Exercise - Starting at the line that contains "clear_scene()", copy every line down to the line that contains "obj.matrix_world = world", inclusive, exactly as it stands. Omit all other lines.

— START Supplied data —

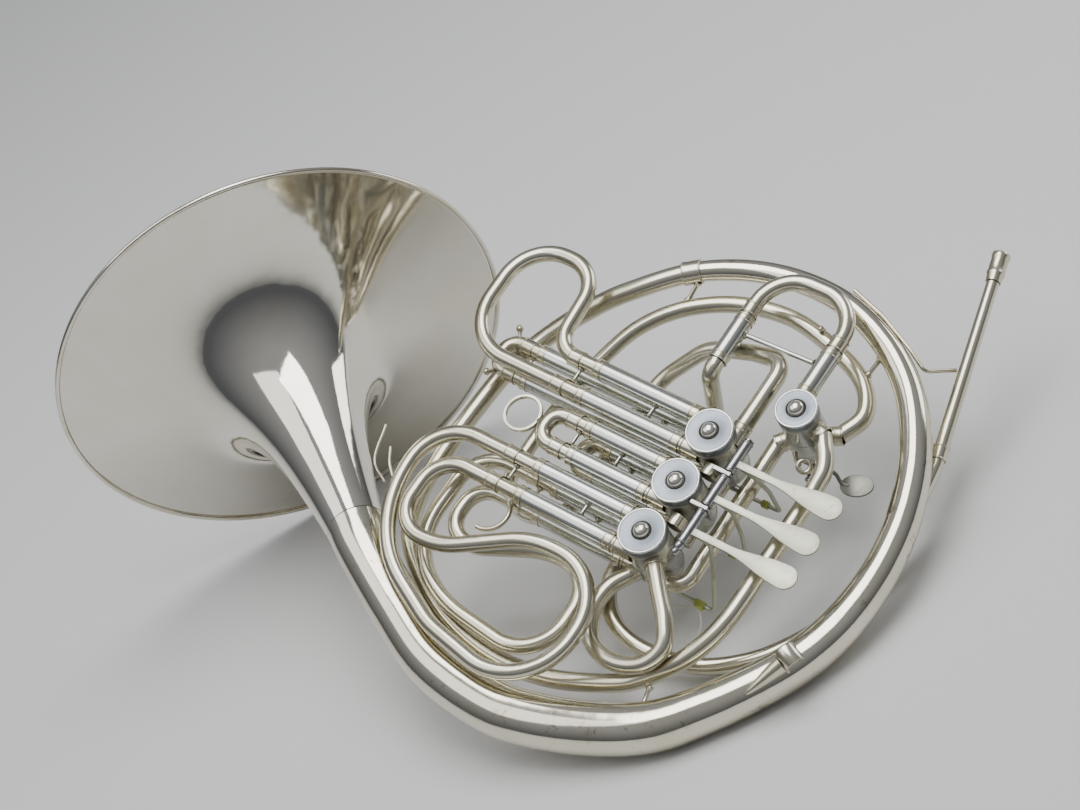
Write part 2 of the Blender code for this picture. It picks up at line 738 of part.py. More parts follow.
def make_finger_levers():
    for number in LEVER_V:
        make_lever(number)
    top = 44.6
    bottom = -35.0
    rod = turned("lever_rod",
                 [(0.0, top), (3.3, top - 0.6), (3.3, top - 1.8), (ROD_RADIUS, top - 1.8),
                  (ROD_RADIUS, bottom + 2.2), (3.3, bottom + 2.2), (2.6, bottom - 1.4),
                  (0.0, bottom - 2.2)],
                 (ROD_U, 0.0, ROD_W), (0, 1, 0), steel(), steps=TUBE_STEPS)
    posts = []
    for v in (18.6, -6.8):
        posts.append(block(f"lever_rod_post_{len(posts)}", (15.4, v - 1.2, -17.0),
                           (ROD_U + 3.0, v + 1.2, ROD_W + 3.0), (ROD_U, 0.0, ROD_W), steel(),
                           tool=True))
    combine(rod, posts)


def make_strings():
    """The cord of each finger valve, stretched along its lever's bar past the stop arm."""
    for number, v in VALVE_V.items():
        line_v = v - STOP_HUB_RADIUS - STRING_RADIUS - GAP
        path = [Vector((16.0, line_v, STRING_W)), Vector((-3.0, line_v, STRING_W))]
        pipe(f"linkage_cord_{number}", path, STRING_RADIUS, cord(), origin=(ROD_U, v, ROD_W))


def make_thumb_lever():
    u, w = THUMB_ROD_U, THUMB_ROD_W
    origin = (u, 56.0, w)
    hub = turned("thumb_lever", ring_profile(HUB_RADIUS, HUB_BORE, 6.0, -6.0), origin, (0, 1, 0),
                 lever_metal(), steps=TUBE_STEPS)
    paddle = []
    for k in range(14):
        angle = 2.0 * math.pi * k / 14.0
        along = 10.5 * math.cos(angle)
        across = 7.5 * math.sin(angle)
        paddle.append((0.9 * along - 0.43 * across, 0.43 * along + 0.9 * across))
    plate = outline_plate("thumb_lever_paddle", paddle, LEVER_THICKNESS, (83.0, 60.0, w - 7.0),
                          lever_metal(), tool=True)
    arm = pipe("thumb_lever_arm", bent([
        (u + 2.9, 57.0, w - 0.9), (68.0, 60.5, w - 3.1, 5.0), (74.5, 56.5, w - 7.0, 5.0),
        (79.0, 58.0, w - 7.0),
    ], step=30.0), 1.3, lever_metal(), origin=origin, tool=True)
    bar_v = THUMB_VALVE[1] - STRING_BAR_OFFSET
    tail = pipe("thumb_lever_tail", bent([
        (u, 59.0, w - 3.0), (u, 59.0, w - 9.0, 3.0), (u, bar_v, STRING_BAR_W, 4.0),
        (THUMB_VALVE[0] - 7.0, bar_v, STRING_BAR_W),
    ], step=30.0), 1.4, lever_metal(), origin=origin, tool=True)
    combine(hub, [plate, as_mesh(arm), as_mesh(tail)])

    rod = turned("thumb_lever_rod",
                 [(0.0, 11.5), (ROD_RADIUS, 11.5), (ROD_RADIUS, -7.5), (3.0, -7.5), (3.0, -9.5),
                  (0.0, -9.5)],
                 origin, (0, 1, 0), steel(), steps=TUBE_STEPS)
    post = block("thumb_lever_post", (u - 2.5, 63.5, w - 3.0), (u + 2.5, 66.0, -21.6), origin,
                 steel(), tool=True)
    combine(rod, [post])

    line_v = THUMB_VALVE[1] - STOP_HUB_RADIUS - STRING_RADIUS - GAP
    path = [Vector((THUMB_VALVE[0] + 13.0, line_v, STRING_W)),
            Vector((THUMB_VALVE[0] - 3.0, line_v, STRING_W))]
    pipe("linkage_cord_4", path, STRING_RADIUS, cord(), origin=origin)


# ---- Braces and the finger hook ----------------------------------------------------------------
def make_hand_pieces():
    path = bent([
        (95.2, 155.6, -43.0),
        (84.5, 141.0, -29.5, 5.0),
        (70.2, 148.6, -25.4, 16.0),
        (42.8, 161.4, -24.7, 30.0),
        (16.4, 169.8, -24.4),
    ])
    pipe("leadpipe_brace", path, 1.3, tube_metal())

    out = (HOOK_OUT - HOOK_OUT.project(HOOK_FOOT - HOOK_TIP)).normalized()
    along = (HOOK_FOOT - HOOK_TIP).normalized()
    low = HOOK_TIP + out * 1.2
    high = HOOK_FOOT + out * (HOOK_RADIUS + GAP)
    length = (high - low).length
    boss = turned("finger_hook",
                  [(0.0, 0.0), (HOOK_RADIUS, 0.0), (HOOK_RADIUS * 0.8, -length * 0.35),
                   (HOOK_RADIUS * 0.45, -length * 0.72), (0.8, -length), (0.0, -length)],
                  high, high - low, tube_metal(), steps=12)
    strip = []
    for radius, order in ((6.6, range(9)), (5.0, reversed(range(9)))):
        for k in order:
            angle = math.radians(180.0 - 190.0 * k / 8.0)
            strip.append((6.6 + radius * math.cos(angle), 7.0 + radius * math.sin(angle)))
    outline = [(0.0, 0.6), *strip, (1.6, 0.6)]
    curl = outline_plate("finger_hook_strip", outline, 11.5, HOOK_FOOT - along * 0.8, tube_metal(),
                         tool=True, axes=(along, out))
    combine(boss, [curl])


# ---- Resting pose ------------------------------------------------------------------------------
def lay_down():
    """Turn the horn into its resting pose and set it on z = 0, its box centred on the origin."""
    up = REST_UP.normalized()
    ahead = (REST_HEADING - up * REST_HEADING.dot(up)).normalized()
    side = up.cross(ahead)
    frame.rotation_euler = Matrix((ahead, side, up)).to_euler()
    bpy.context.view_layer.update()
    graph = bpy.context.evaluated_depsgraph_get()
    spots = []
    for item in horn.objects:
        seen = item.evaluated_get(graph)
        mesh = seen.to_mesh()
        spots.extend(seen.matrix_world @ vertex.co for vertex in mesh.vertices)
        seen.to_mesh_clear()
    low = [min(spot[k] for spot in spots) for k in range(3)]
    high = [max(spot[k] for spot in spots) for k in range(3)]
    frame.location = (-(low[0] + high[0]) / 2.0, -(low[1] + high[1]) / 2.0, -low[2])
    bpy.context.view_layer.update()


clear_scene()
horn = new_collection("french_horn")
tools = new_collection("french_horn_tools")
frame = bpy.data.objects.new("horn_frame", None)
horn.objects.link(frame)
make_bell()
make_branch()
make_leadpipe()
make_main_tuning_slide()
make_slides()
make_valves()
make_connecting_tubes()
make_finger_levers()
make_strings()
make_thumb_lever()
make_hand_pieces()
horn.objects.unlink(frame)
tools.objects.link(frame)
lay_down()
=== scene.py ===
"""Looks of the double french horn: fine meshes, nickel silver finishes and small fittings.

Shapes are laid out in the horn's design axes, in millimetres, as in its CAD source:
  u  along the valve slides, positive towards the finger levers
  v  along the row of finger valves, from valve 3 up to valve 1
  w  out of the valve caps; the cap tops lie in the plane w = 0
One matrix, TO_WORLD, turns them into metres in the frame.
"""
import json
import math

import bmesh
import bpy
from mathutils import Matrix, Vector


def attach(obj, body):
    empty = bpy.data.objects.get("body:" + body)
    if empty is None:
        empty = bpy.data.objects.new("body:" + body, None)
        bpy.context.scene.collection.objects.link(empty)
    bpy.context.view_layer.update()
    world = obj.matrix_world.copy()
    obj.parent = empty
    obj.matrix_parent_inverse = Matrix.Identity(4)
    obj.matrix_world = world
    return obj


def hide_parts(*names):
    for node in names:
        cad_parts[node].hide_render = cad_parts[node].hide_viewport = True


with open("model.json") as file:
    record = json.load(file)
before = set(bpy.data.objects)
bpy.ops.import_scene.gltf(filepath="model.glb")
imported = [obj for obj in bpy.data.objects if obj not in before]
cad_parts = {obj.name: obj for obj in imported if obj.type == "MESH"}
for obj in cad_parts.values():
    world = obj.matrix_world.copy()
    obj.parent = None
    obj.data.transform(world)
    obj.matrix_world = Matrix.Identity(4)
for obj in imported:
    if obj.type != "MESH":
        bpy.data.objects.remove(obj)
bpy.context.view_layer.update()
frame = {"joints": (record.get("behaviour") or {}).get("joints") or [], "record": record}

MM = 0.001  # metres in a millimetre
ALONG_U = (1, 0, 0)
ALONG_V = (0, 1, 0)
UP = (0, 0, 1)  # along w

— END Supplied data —

Response to this exercise -
clear_scene()
horn = new_collection("french_horn")
tools = new_collection("french_horn_tools")
frame = bpy.data.objects.new("horn_frame", None)
horn.objects.link(frame)
make_bell()
make_branch()
make_leadpipe()
make_main_tuning_slide()
make_slides()
make_valves()
make_connecting_tubes()
make_finger_levers()
make_strings()
make_thumb_lever()
make_hand_pieces()
horn.objects.unlink(frame)
tools.objects.link(frame)
lay_down()
=== scene.py ===
"""Looks of the double french horn: fine meshes, nickel silver finishes and small fittings.

Shapes are laid out in the horn's design axes, in millimetres, as in its CAD source:
  u  along the valve slides, positive towards the finger levers
  v  along the row of finger valves, from valve 3 up to valve 1
  w  out of the valve caps; the cap tops lie in the plane w = 0
One matrix, TO_WORLD, turns them into metres in the frame.
"""
import json
import math

import bmesh
import bpy
from mathutils import Matrix, Vector


def attach(obj, body):
    empty = bpy.data.objects.get("body:" + body)
    if empty is None:
        empty = bpy.data.objects.new("body:" + body, None)
        bpy.context.scene.collection.objects.link(empty)
    bpy.context.view_layer.update()
    world = obj.matrix_world.copy()
    obj.parent = empty
    obj.matrix_parent_inverse = Matrix.Identity(4)
    obj.matrix_world = world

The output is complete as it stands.